- Entries with model source code:

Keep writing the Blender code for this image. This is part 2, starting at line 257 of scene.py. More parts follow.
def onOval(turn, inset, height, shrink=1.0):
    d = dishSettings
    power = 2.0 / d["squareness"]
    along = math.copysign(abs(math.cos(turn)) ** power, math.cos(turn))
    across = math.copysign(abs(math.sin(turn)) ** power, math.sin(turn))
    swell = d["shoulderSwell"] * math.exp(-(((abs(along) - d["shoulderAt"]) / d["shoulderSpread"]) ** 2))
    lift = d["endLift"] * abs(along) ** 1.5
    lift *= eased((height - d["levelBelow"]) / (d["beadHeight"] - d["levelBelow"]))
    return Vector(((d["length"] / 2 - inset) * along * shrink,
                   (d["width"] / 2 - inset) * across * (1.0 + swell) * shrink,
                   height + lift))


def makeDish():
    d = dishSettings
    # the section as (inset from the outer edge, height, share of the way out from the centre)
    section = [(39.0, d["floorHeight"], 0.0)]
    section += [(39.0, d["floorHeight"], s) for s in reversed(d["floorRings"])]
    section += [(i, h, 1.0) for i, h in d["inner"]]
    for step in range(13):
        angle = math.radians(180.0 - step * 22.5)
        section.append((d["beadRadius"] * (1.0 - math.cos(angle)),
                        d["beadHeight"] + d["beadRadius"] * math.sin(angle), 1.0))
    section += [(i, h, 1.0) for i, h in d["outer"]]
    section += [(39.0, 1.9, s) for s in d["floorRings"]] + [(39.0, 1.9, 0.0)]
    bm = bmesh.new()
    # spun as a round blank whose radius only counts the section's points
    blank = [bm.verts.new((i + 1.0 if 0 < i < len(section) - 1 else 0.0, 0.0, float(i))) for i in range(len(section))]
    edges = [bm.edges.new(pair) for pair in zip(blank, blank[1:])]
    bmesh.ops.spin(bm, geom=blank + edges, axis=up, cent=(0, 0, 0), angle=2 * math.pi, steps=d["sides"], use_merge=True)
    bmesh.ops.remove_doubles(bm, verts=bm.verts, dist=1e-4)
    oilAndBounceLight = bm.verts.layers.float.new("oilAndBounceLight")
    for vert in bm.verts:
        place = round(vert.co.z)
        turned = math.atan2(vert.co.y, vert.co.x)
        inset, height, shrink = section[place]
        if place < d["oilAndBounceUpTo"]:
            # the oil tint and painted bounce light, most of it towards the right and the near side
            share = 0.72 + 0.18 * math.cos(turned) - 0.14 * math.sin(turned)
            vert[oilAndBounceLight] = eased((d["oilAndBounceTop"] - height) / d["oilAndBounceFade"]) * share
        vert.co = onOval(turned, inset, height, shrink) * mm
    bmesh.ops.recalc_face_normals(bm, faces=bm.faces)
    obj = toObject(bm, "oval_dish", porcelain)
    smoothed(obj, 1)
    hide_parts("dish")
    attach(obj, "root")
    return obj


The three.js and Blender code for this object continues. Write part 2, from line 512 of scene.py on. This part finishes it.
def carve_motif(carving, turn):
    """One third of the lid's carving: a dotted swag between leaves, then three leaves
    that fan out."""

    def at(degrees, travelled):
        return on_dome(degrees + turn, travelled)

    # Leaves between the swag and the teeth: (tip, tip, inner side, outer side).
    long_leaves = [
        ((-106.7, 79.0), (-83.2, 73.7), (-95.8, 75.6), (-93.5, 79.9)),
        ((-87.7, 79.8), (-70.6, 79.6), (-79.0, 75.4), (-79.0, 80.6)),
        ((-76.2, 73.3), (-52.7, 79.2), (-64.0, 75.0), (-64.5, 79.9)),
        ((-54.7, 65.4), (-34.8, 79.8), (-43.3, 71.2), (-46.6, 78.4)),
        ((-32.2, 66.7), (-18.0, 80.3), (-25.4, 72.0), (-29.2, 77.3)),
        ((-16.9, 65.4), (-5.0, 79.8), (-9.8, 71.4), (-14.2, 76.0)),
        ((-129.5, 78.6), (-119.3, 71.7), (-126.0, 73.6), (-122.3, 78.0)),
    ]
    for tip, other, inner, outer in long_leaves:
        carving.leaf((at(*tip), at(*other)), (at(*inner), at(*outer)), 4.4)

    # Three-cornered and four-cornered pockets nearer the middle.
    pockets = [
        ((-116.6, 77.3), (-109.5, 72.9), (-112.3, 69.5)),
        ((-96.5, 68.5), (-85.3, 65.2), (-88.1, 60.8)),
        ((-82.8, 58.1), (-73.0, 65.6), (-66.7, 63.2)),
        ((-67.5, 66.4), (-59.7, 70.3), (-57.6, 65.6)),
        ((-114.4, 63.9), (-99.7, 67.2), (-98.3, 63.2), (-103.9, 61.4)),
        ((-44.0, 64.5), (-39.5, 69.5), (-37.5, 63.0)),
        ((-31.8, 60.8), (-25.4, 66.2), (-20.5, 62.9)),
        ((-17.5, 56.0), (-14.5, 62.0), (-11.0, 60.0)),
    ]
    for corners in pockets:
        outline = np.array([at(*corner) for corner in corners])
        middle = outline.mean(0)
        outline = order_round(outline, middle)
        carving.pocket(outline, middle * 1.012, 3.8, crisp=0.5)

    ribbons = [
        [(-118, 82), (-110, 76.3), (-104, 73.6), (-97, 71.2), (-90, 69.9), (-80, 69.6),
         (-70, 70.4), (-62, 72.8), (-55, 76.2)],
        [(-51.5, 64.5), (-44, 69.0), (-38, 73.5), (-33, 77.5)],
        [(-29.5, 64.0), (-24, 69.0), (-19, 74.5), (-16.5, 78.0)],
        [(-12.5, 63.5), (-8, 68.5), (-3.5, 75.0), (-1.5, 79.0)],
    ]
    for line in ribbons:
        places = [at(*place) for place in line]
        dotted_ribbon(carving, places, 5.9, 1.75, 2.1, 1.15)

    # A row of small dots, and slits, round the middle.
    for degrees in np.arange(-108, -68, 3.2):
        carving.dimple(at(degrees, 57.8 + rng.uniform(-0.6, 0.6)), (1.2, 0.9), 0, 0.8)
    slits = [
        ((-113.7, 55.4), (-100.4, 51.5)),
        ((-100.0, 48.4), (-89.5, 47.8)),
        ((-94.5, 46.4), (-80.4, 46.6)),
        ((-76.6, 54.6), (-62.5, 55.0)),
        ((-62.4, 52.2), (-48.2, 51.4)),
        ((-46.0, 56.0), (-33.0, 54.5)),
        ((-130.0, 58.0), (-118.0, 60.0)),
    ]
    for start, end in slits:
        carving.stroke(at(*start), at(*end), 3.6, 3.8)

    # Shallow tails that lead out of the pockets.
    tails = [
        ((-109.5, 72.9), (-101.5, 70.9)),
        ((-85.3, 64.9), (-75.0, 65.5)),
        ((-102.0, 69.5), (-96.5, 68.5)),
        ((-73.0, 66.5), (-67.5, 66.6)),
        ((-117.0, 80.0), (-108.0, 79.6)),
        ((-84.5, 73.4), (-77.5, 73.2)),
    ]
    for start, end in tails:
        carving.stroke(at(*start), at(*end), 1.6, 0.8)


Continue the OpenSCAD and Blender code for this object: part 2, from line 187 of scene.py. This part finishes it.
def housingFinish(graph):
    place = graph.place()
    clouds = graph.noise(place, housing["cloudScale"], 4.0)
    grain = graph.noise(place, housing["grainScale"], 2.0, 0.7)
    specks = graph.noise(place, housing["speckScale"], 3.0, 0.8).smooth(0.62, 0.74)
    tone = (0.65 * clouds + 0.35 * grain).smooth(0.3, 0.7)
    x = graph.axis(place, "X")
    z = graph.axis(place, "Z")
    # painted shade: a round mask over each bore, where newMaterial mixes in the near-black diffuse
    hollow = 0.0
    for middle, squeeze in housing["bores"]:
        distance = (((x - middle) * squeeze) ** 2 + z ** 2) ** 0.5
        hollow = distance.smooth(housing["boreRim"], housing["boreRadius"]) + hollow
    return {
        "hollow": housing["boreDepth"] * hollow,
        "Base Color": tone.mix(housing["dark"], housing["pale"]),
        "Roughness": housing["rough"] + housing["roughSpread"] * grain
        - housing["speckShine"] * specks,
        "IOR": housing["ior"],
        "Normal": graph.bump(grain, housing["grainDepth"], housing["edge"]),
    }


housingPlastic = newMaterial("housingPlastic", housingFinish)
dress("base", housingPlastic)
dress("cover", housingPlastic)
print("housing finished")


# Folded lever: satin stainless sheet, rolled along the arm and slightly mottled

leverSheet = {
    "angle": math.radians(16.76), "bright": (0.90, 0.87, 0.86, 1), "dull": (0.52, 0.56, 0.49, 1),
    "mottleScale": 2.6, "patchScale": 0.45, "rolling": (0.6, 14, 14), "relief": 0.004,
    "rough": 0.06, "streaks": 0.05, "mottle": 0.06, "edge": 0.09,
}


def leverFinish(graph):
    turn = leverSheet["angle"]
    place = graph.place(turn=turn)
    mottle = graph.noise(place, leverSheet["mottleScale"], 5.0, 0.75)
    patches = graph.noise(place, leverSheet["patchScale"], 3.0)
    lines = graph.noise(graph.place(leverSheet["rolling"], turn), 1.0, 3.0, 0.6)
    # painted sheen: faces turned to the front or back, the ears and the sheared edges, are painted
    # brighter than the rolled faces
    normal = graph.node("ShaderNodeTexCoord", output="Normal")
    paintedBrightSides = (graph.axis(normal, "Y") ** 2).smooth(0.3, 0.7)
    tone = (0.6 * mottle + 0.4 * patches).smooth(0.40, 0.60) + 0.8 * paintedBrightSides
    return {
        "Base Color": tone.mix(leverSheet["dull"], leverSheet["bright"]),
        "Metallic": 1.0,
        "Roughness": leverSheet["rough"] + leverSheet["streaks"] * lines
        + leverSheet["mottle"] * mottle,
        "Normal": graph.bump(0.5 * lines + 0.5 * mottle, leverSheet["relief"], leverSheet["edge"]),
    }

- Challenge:
Transcribe only, please, the lines from the first line of the records through the line with "height + lift))". Both of those lines are included.

- Finished task:
Keep writing the Blender code for this image. This is part 2, starting at line 257 of scene.py. More parts follow.
def onOval(turn, inset, height, shrink=1.0):
    d = dishSettings
    power = 2.0 / d["squareness"]
    along = math.copysign(abs(math.cos(turn)) ** power, math.cos(turn))
    across = math.copysign(abs(math.sin(turn)) ** power, math.sin(turn))
    swell = d["shoulderSwell"] * math.exp(-(((abs(along) - d["shoulderAt"]) / d["shoulderSpread"]) ** 2))
    lift = d["endLift"] * abs(along) ** 1.5
    lift *= eased((height - d["levelBelow"]) / (d["beadHeight"] - d["levelBelow"]))
    return Vector(((d["length"] / 2 - inset) * along * shrink,
                   (d["width"] / 2 - inset) * across * (1.0 + swell) * shrink,
                   height + lift))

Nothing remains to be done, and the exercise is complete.